「地域に寄り添った活動」誓う〜釜石ひまわり基金法律事務所、新所長に細川弁護士
全国の弁護士過疎地域に開設される公設事務所、釜石市上中島町の「釜石ひまわり基金法律事務所」は12月1日から5代目所長に細川恵喜弁護士(28)=岩手県出身=が就任する。11月末で任期を終える現所長の多田創一弁護士(30)の労をねぎらい、細川弁護士を激励する会が9日、市内のホテルで開かれた。細川弁護士は、自身が生を受けた釜石での活動に意欲を燃やし、「地域の皆さまのニーズに応える寄り添った活動をしていきたい」と誓う。
新所長の細川弁護士は釜石生まれ、盛岡育ち。盛岡一高から一橋大に進み、同法科大学院を修了。司法試験に合格した。山梨県甲府市で司法修習を行い、2017年12月に弁護士登録。東京フロンティア基金法律事務所(東京都新宿区)で約2年間研さんを積んだ。
大学1年の終わりに東日本大震災が発生。被災地の法的ニーズを考え、「ぜひとも一度は釜石に」と思い続けてきた。念願をかなえ、今年9月に着任。月に20件ほどの新規相談を受けてきて、「相続や離婚など家庭内の問題が多い」と印象を語る。東京では主に消費者事件を担当。「詐欺など消費者被害はどこでも起こり得る。関係機関と連携し、相談まで行き着かない潜在的な被害者救済にも取り組みたい」と意を強くする。同じ岩手県人として「(相談者の)心情や考えを理解できるのは大きい。地元のネットワークも生かしていければ」とも。
17年3月に着任、まもなく2年9カ月(所長として2年半)の活動を終える多田弁護士は、延べ約550件の相談を受け、196件の依頼を担当。1年目は被災者の生活再建に伴う個人破産、再生事案、2年目は国の復興事業による土地収用に絡んだ地権者の相談(相続、遺産分割)が多かったという。今年7月に開設された「釜石・遠野地域成年後見センター」の立ち上げにも尽力した。

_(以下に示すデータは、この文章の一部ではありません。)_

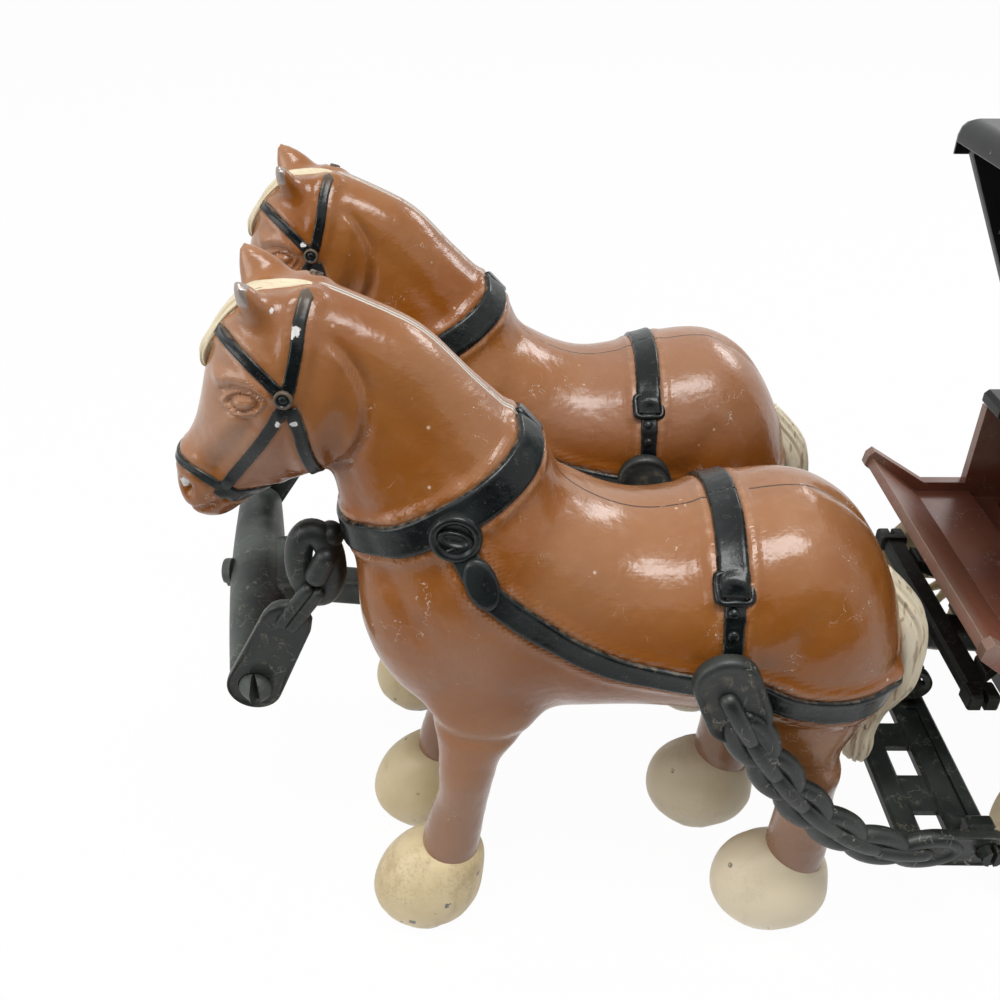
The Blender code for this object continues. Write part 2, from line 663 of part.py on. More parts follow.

「釜石での経験は何ものにも代えがたい。今後の人生のベースになる」と多田弁護士。仕事以外でも市民と積極的に関わり、多くの信頼関係を築き上げた。12月からは仙台市の法律事務所で働く。
ひまわり基金法律事務所は、日本弁護士連合会が1999年に立ち上げた基金をもとに開設。釜石事務所は06年に全国75番目として開所。現在、県内には釜石、遠野両市に開設されている。
岩手弁護士会の吉江暢洋会長は「多田弁護士が尽力された広域圏の成年後見センターは大きな一歩。細川弁護士には、地域にとって重要なものになるよう育てていってもらいたい」と期待する。
県内の弁護士利用はまだまだ少ない。「早い段階から弁護士が助言、助力をすることで、問題が大きくなるのを避けられる。気軽に相談に来られるよう、地域に根付いて活動してほしい」と吉江会長。